### WHAT IS NEEDED
Please print every record below exactly as it appears.

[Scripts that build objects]
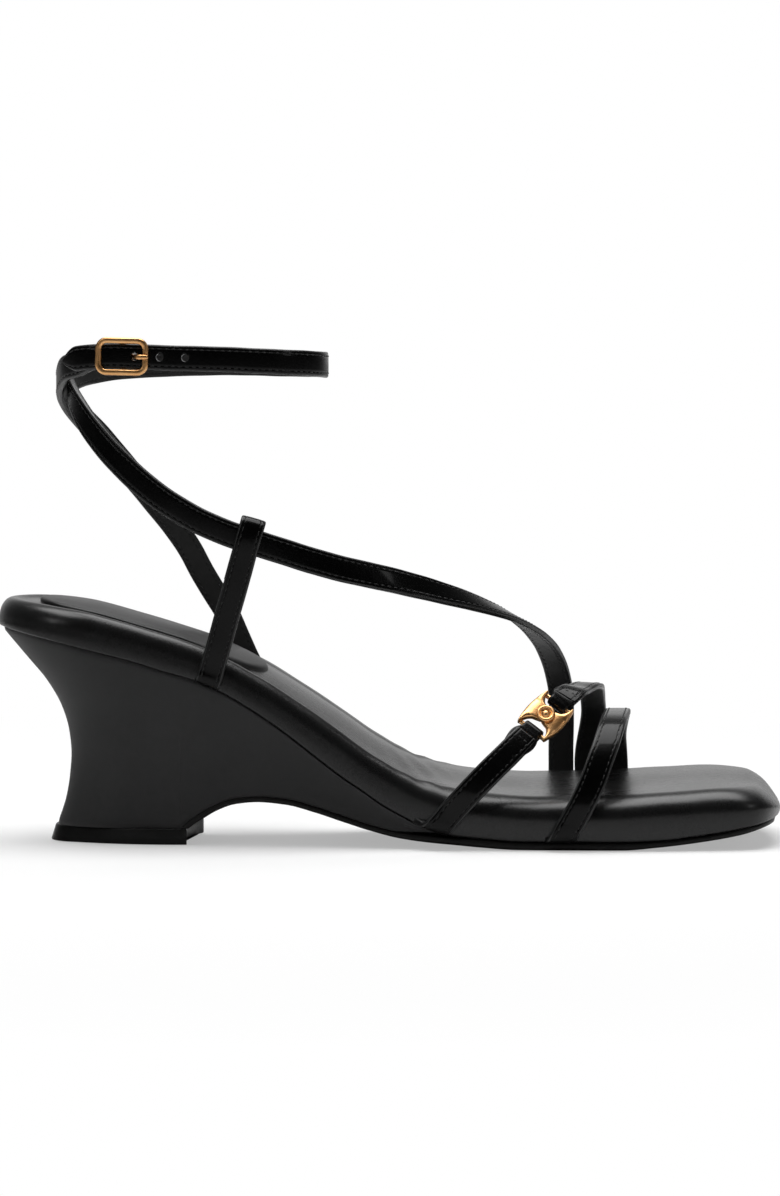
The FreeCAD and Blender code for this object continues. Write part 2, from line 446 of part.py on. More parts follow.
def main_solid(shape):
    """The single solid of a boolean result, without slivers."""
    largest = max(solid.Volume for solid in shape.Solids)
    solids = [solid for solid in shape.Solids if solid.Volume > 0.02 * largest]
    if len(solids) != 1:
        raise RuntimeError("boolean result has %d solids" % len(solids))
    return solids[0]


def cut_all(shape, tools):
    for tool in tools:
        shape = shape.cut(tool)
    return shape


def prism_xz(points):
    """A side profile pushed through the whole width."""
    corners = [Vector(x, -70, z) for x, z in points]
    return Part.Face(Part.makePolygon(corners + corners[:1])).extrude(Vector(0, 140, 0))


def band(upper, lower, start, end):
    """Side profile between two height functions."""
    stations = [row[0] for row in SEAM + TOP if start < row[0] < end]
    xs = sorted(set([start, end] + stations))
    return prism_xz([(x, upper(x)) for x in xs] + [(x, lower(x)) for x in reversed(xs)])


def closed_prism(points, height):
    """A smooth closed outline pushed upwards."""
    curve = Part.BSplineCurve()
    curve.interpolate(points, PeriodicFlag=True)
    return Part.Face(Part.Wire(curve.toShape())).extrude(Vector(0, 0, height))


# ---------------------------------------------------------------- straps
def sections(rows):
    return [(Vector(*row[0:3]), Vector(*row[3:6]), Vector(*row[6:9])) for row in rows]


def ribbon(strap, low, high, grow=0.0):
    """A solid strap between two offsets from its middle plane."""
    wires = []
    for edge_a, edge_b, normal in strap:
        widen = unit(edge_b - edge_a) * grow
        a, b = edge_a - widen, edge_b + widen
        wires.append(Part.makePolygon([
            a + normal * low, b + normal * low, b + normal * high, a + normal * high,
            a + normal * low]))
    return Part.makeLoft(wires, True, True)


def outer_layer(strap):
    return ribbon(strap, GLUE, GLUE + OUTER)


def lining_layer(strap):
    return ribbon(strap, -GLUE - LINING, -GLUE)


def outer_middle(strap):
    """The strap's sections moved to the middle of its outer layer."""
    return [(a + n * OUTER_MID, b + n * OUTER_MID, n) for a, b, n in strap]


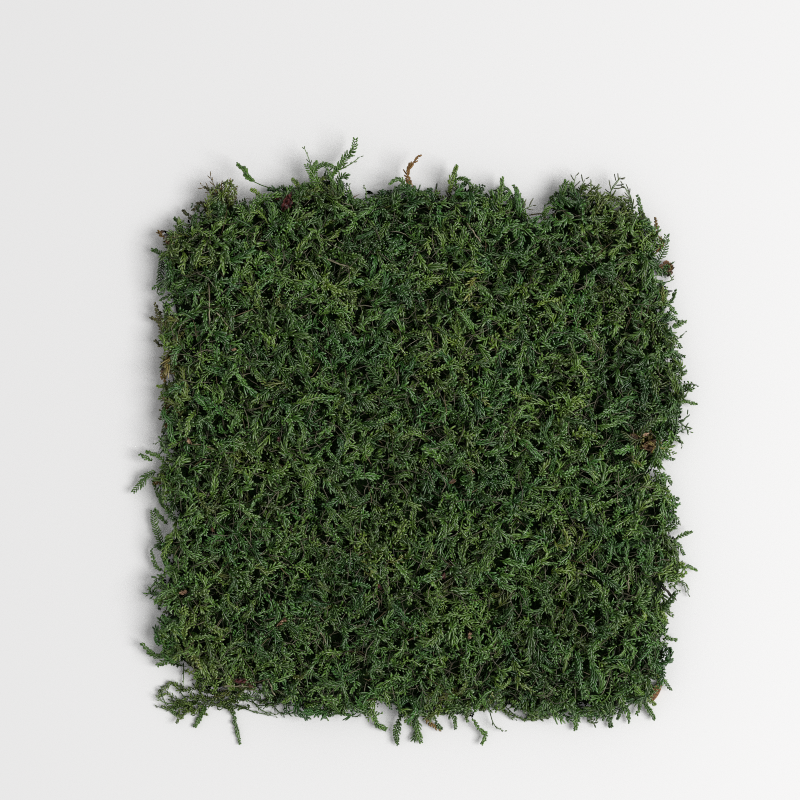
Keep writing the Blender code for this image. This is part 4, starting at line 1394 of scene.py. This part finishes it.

### WRITTEN RESPONSE
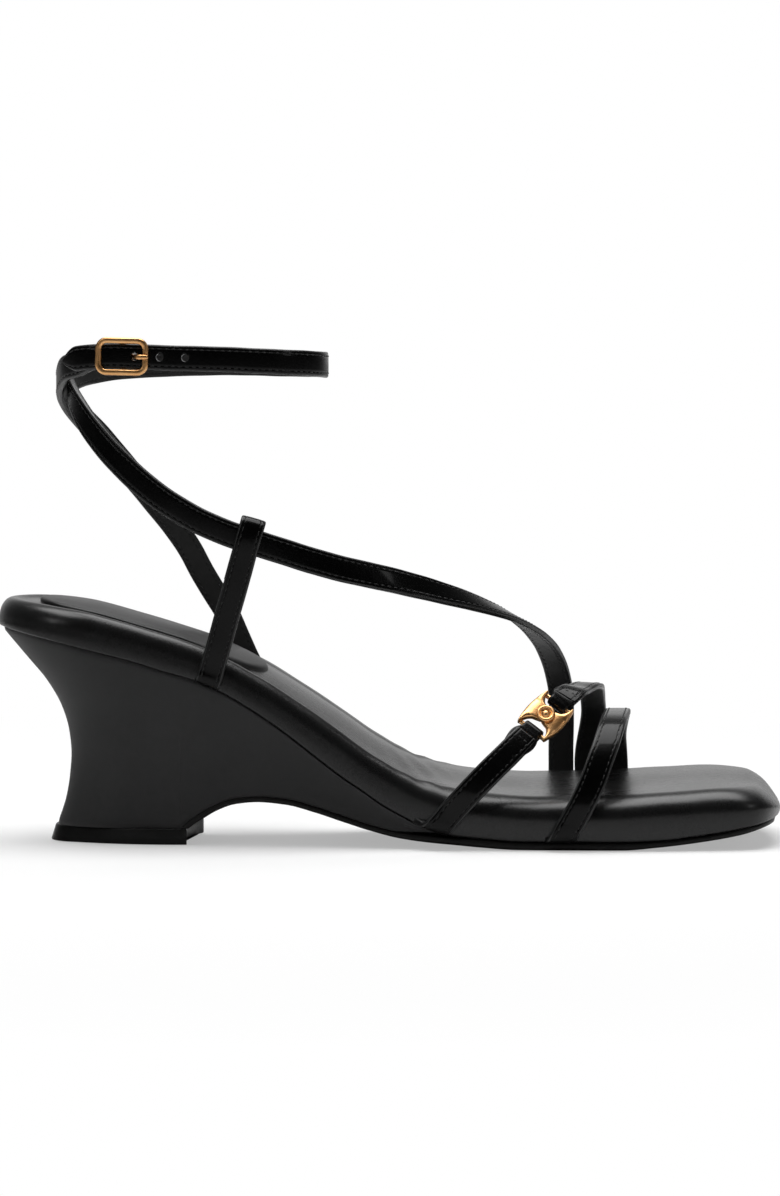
The FreeCAD and Blender code for this object continues. Write part 2, from line 446 of part.py on. More parts follow.
def main_solid(shape):
    """The single solid of a boolean result, without slivers."""
    largest = max(solid.Volume for solid in shape.Solids)
    solids = [solid for solid in shape.Solids if solid.Volume > 0.02 * largest]
    if len(solids) != 1:
        raise RuntimeError("boolean result has %d solids" % len(solids))
    return solids[0]


def cut_all(shape, tools):
    for tool in tools:
        shape = shape.cut(tool)
    return shape


def prism_xz(points):
    """A side profile pushed through the whole width."""
    corners = [Vector(x, -70, z) for x, z in points]
    return Part.Face(Part.makePolygon(corners + corners[:1])).extrude(Vector(0, 140, 0))


def band(upper, lower, start, end):
    """Side profile between two height functions."""
    stations = [row[0] for row in SEAM + TOP if start < row[0] < end]
    xs = sorted(set([start, end] + stations))
    return prism_xz([(x, upper(x)) for x in xs] + [(x, lower(x)) for x in reversed(xs)])


def closed_prism(points, height):
    """A smooth closed outline pushed upwards."""
    curve = Part.BSplineCurve()
    curve.interpolate(points, PeriodicFlag=True)
    return Part.Face(Part.Wire(curve.toShape())).extrude(Vector(0, 0, height))


# ---------------------------------------------------------------- straps
def sections(rows):
    return [(Vector(*row[0:3]), Vector(*row[3:6]), Vector(*row[6:9])) for row in rows]


def ribbon(strap, low, high, grow=0.0):
    """A solid strap between two offsets from its middle plane."""
    wires = []
    for edge_a, edge_b, normal in strap:
        widen = unit(edge_b - edge_a) * grow
        a, b = edge_a - widen, edge_b + widen
        wires.append(Part.makePolygon([
            a + normal * low, b + normal * low, b + normal * high, a + normal * high,
            a + normal * low]))
    return Part.makeLoft(wires, True, True)


def outer_layer(strap):
    return ribbon(strap, GLUE, GLUE + OUTER)


def lining_layer(strap):
    return ribbon(strap, -GLUE - LINING, -GLUE)


def outer_middle(strap):
    """The strap's sections moved to the middle of its outer layer."""
    return [(a + n * OUTER_MID, b + n * OUTER_MID, n) for a, b, n in strap]


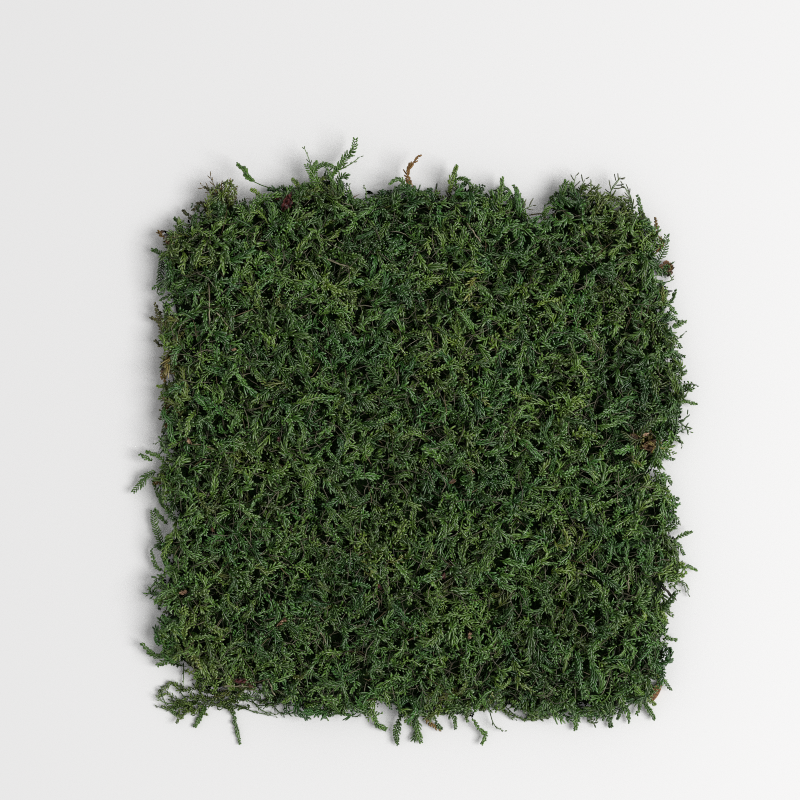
Keep writing the Blender code for this image. This is part 4, starting at line 1394 of scene.py. This part finishes it.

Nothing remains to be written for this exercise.